Let’s see what products different manufacturing industries are making by using the powder metallurgy process:
1. Industrial Tools
The powder metallurgy process helps form several industrial tools, including gauges, wire guides, wire drawing dies, blanking and stamping tools, hammers, bits, stones, etc.
Further, tungsten powder results in the production of different machine parts. Most commonly, the mixture of titanium carbide powders and tungsten carbide powders generates high heat and wear-resistant cutting tools.
2. Automotive Parts
Powder metallurgy gives rise to most parts of the automotive’s assembly, including piston rings, rocker shaft brackets, electrical contacts, crankshaft drive, connecting rods, brake linings, welding rods, clutch facings, and so on.
3. Porous and Complex-Shaped Parts
Porous components are also formed from powder metallurgy, i.e., bearings and filters.
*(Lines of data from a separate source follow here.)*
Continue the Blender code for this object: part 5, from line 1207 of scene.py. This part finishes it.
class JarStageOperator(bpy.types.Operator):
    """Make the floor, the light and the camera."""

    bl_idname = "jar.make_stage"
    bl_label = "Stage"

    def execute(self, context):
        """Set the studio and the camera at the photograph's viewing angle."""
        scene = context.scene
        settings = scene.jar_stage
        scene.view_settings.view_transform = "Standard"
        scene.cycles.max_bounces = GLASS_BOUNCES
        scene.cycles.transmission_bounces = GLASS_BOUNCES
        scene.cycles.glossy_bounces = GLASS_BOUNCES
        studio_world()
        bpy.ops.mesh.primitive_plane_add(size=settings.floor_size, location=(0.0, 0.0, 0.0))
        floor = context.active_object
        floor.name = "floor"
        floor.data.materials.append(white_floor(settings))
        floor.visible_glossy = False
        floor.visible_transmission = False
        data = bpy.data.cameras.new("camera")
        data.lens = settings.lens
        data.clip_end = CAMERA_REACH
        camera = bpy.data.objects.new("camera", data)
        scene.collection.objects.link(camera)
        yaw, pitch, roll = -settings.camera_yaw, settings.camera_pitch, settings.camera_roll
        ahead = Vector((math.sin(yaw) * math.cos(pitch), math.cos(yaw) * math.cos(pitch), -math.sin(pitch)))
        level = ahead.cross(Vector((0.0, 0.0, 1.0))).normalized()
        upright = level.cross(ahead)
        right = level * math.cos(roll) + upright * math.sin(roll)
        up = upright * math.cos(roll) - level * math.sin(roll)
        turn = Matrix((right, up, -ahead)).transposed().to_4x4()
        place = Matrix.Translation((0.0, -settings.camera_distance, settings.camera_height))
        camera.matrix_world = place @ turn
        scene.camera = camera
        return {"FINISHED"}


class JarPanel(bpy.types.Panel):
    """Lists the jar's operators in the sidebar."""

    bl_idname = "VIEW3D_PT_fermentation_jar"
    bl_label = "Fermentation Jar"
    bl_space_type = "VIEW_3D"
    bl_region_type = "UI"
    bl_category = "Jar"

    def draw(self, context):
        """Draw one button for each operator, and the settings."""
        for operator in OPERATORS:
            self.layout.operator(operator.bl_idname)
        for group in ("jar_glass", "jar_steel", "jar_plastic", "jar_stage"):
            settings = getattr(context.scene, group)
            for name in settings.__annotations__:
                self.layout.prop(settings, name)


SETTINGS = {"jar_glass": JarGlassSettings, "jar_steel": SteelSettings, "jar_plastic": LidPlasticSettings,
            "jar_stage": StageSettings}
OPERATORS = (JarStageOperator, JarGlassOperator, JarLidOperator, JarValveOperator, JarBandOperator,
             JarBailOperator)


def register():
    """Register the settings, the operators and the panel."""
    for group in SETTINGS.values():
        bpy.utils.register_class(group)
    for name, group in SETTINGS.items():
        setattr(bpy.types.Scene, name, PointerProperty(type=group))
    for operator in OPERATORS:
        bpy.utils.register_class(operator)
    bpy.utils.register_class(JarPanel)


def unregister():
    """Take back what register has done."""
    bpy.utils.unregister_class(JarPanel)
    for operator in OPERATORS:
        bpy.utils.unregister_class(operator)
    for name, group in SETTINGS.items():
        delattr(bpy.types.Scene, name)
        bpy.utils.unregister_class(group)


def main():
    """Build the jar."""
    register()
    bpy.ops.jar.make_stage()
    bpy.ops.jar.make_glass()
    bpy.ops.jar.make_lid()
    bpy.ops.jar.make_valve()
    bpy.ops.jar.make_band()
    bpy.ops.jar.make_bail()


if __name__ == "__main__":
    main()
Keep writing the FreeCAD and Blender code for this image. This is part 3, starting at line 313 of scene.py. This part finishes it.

Besides this, most complex-shaped products, such as gears, can be made by the PM process.
4. Products with Combined Properties
Powder metallurgy is applicable when combined properties of metals and non-metals or two metals are required in a product—for instance, electric motor brushes and non-porous bearings.
5. Refractory Parts
It also plays a significant role in manufacturing refractory parts. Tungsten, molybdenum, and tantalum components are used in oscillator valves, radio valves, electric bulbs, X-ray tubes, anode, cathode, electric contact points, control grids, and many others.
6. Other Applications
In addition to the products mentioned earlier, powder metallurgy components are applicable in the following areas for different purposes:
- Electric Traction Motors
- Aerospace and defense
- Power transmission
- Construction and hardware
- Home appliances
- Firearms components
- Fluid power products
Since now you are aware of the worth of the powder metallurgy process that it helps you to create intricate shapes with no or minimal scrap. In contrast, other machining parts waste almost 50% of the material.
However, to achieve perfect powder metallurgy parts, make sure the powder has excellent plasticity, parking factor, and flowability. Additionally, it must be deprived of oxides and have the ability to be cold-pressed.